------ Supplied data ------

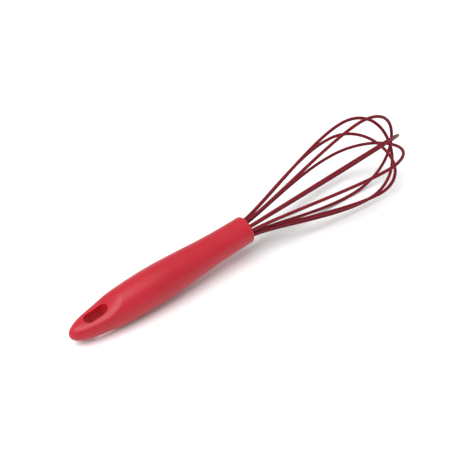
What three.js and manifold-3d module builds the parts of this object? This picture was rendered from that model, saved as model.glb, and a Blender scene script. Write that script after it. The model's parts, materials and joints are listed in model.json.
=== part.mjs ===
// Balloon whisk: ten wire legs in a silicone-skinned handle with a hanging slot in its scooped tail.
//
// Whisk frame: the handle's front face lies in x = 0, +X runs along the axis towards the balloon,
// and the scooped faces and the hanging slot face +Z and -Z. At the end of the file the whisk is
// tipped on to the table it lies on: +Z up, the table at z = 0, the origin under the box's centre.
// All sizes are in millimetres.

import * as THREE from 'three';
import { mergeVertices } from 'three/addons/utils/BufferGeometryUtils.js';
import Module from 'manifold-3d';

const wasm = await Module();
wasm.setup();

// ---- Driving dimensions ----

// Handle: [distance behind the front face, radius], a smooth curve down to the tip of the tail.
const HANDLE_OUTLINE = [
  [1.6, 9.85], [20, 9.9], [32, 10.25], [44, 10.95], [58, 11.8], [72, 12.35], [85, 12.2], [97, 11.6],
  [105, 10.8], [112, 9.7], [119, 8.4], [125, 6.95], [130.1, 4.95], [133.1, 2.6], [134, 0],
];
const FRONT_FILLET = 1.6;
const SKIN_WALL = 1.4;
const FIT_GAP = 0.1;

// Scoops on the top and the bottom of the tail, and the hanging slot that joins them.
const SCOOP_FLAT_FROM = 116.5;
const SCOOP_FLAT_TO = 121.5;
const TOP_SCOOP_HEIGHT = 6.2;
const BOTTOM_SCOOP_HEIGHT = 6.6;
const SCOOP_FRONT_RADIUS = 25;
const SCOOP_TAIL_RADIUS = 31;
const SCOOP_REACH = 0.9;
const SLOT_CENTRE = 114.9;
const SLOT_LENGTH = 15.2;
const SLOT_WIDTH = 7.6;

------

## What to produce
From the listing above, extract every line exactly as it stands.

## Answer for the task
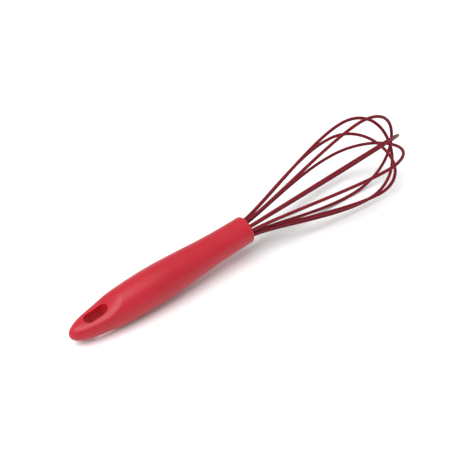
What three.js and manifold-3d module builds the parts of this object? This picture was rendered from that model, saved as model.glb, and a Blender scene script. Write that script after it. The model's parts, materials and joints are listed in model.json.
=== part.mjs ===
// Balloon whisk: ten wire legs in a silicone-skinned handle with a hanging slot in its scooped tail.
//
// Whisk frame: the handle's front face lies in x = 0, +X runs along the axis towards the balloon,
// and the scooped faces and the hanging slot face +Z and -Z. At the end of the file the whisk is
// tipped on to the table it lies on: +Z up, the table at z = 0, the origin under the box's centre.
// All sizes are in millimetres.

import * as THREE from 'three';
import { mergeVertices } from 'three/addons/utils/BufferGeometryUtils.js';
import Module from 'manifold-3d';

const wasm = await Module();
wasm.setup();

// ---- Driving dimensions ----

// Handle: [distance behind the front face, radius], a smooth curve down to the tip of the tail.
const HANDLE_OUTLINE = [
  [1.6, 9.85], [20, 9.9], [32, 10.25], [44, 10.95], [58, 11.8], [72, 12.35], [85, 12.2], [97, 11.6],
  [105, 10.8], [112, 9.7], [119, 8.4], [125, 6.95], [130.1, 4.95], [133.1, 2.6], [134, 0],
];
const FRONT_FILLET = 1.6;
const SKIN_WALL = 1.4;
const FIT_GAP = 0.1;

// Scoops on the top and the bottom of the tail, and the hanging slot that joins them.
const SCOOP_FLAT_FROM = 116.5;
const SCOOP_FLAT_TO = 121.5;
const TOP_SCOOP_HEIGHT = 6.2;
const BOTTOM_SCOOP_HEIGHT = 6.6;
const SCOOP_FRONT_RADIUS = 25;
const SCOOP_TAIL_RADIUS = 31;
const SCOOP_REACH = 0.9;
const SLOT_CENTRE = 114.9;
const SLOT_LENGTH = 15.2;
const SLOT_WIDTH = 7.6;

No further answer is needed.